- EXERCISE OBJECTIVE:
Draw out every line with the word "before" from the listing below.

- SOURCE EXCERPT:

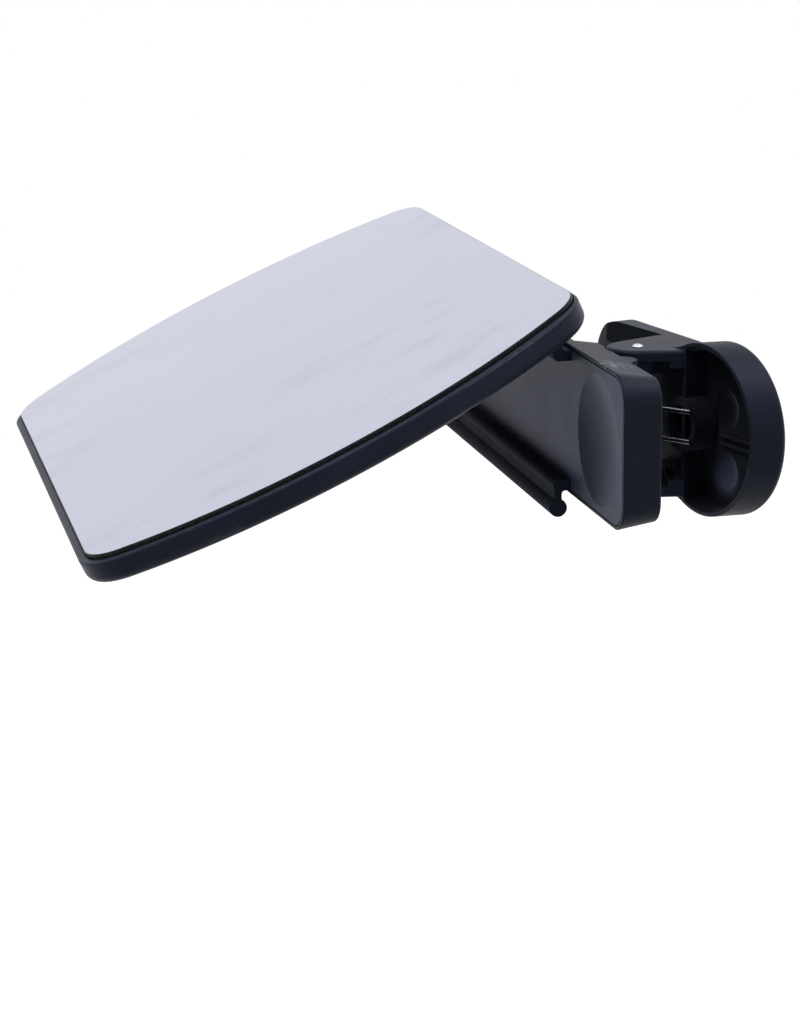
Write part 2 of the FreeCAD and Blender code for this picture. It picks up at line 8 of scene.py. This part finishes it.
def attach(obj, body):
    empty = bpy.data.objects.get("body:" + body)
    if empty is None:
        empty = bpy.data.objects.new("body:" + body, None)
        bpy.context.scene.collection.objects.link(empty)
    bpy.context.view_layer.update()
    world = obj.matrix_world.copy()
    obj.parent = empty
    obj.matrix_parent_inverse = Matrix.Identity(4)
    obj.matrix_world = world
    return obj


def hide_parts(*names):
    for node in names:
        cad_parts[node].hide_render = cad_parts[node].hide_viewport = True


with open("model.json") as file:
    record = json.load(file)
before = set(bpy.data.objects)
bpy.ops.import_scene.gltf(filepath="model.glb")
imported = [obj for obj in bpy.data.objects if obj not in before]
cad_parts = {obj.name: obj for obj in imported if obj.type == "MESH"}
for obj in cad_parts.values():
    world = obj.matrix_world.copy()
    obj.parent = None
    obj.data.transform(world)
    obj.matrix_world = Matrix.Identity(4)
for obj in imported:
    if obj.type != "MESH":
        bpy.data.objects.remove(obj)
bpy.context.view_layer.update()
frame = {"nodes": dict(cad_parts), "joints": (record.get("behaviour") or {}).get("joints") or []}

# Scene objects are in metres, in the frame of the CAD: +X to the handle end, +Y from the front jaw to the
# rear lever, +Z along the pin. The sizes in this script are in millimetres, as in the part's source.
MM = 0.001
NODES = frame["nodes"]
JOINTS = {joint["name"]: joint for joint in frame["joints"]}
PIVOT = Vector(JOINTS["jaw_pivot"]["pos_m"]) / MM
FACE_Y = -2.35
MIRROR_TILT = math.radians(25.1)

# Rear lever, in its own frame from the pivot: d runs along it towards the cup, n across it towards its back
LEVER_ANGLE = math.radians(14.6)
LEVER_DROP = 0.28
CUP_CENTRE_D = 10.3
CUP_INNER_RADIUS = 10.86
CUP_RIM_N = 3.56
CUP_FLOOR_N = 6.9
CUP_BACK_N = 8.5
HOLLOW_START_D = 2.5
HOLLOW_END_D = 15.0
HOLLOW_HALF_HEIGHT = 7.4


# Materials

class Shader:
    """A procedural material, built with a few short calls."""

    def __init__(self, name):
        self.material = bpy.data.materials.new(name)
        self.material.use_nodes = True
        self.tree = self.material.node_tree
        self.bsdf = self.tree.nodes["Principled BSDF"]
        self.coordinates = self.tree.nodes.new("ShaderNodeTexCoord").outputs["Object"]

    def set(self, **sockets):
        """Values that are the same all over the surface."""
        for name, value in sockets.items():
            self.bsdf.inputs[name.replace("_", " ")].default_value = value

    def drive(self, name, source):
        """A value that changes over the surface."""
        self.link(source, self.bsdf.inputs[name])

    def link(self, source, target):
        self.tree.links.new(source, target)

    def node(self, kind, **values):
        made = self.tree.nodes.new("ShaderNode" + kind)
        for name, value in values.items():
            setattr(made, name, value)
        return made

    def scaled(self, scale=(1, 1, 1)):
        """Object coordinates in millimetres, multiplied along each axis by scale."""
        mapping = self.node("Mapping")
        mapping.inputs["Scale"].default_value = [s / MM for s in scale]
        self.link(self.coordinates, mapping.inputs["Vector"])
        return mapping.outputs["Vector"]

    def split(self, vector):
        parts = self.node("SeparateXYZ")
        self.link(vector, parts.inputs[0])
        return parts.outputs

    def normal(self):
        return self.node("TexCoord").outputs["Normal"]

    def noise(self, size, detail=3.0, roughness=0.5, stretch=(1, 1, 1)):
        """Noise with features about size millimetres across, longer along an axis with a stretch above 1."""
        made = self.node("TexNoise")
        made.inputs["Scale"].default_value = 1.0
        made.inputs["Detail"].default_value = detail
        made.inputs["Roughness"].default_value = roughness
        self.link(self.scaled([1 / (size * s) for s in stretch]), made.inputs["Vector"])
        return made.outputs["Fac"]

    def ramp(self, factor, low, high, to_low=0.0, to_high=1.0):
        """Straight line from (low, to_low) to (high, to_high), held level outside."""
        made = self.node("MapRange", clamp=True)
        made.inputs["From Min"].default_value = low
        made.inputs["From Max"].default_value = high
        made.inputs["To Min"].default_value = to_low
        made.inputs["To Max"].default_value = to_high
        self.link(factor, made.inputs["Value"])
        return made.outputs["Result"]

    def fall(self, factor, low, high):
        """1 up to low, falling in a straight line to 0 at high."""
        return self.ramp(factor, low, high, 1.0, 0.0)

    def math(self, operation, a, b=0.0):
        made = self.node("Math", operation=operation)
        for socket, value in zip(made.inputs, (a, b)):
            if isinstance(value, (int, float)):
                socket.default_value = value
            else:
                self.link(value, socket)
        return made.outputs["Value"]

    def times(self, *factors):
        """Product of several factors."""
        product = factors[0]
        for factor in factors[1:]:
            product = self.math("MULTIPLY", product, factor)
        return product

    def mix(self, factor, a, b):
        """Colour a where the factor is 0 and b where it is 1."""
        made = self.node("Mix", data_type="RGBA")
        self.link(factor, made.inputs["Factor"])
        for socket, value in zip((made.inputs[6], made.inputs[7]), (a, b)):
            if isinstance(value, (tuple, list)):
                socket.default_value = (*value, 1.0)
            else:
                self.link(value, socket)
        return made.outputs[2]

    def near(self, place, reach):
        """1 within half the reach of a place in millimetres, falling to 0 at the reach."""
        distance = self.node("VectorMath", operation="DISTANCE")
        self.link(self.scaled(), distance.inputs[0])
        distance.inputs[1].default_value = place
        return self.fall(distance.outputs["Value"], 0.5 * reach, reach)

    def bump(self, height, distance):
        """Bump from a height of 0 to 1, which stands for a distance in millimetres."""
        made = self.node("Bump")
        made.inputs["Strength"].default_value = 1.0
        made.inputs["Distance"].default_value = distance * MM
        self.link(height, made.inputs["Height"])
        self.link(made.outputs["Normal"], self.bsdf.inputs["Normal"])


def linear(value):
    """Linear value of one 0-255 screen value."""
    share = value / 255
    return share / 12.92 if share <= 0.04045 else ((share + 0.055) / 1.055) ** 2.4


def rgb(red, green, blue):
    """Linear colour from 0-255 screen values."""
    return linear(red), linear(green), linear(blue)


def shade(colour, factor):
    return tuple(c * factor for c in colour)


# Plastics

SHELL_COLOUR = rgb(15, 17, 27)
FACE_COLOUR = rgb(55, 60, 82)
TRAY_COLOUR = rgb(27, 30, 41)
RUBBER_COLOUR = rgb(25, 26, 29)
TAPE_COLOUR = rgb(60, 60, 60)
# Painted shade: darker colours for the rails and for their ends that face +X
RAIL_PAINTED_SHADE = rgb(30, 33, 46)
RAIL_END_PAINTED_SHADE = rgb(24, 27, 38)
SCUFF_COLOUR = rgb(118, 121, 132)
# Painted highlight: a paler colour on the cup's lower dimple
CUP_PAINTED_HIGHLIGHT_COLOUR = rgb(50, 55, 72)
BLUISH_GLOSS = (0.62, 0.74, 1.0, 1.0)
BLUISH_SHEEN = (0.78, 0.86, 1.0, 1.0)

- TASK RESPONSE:
before = set(bpy.data.objects)
imported = [obj for obj in bpy.data.objects if obj not in before]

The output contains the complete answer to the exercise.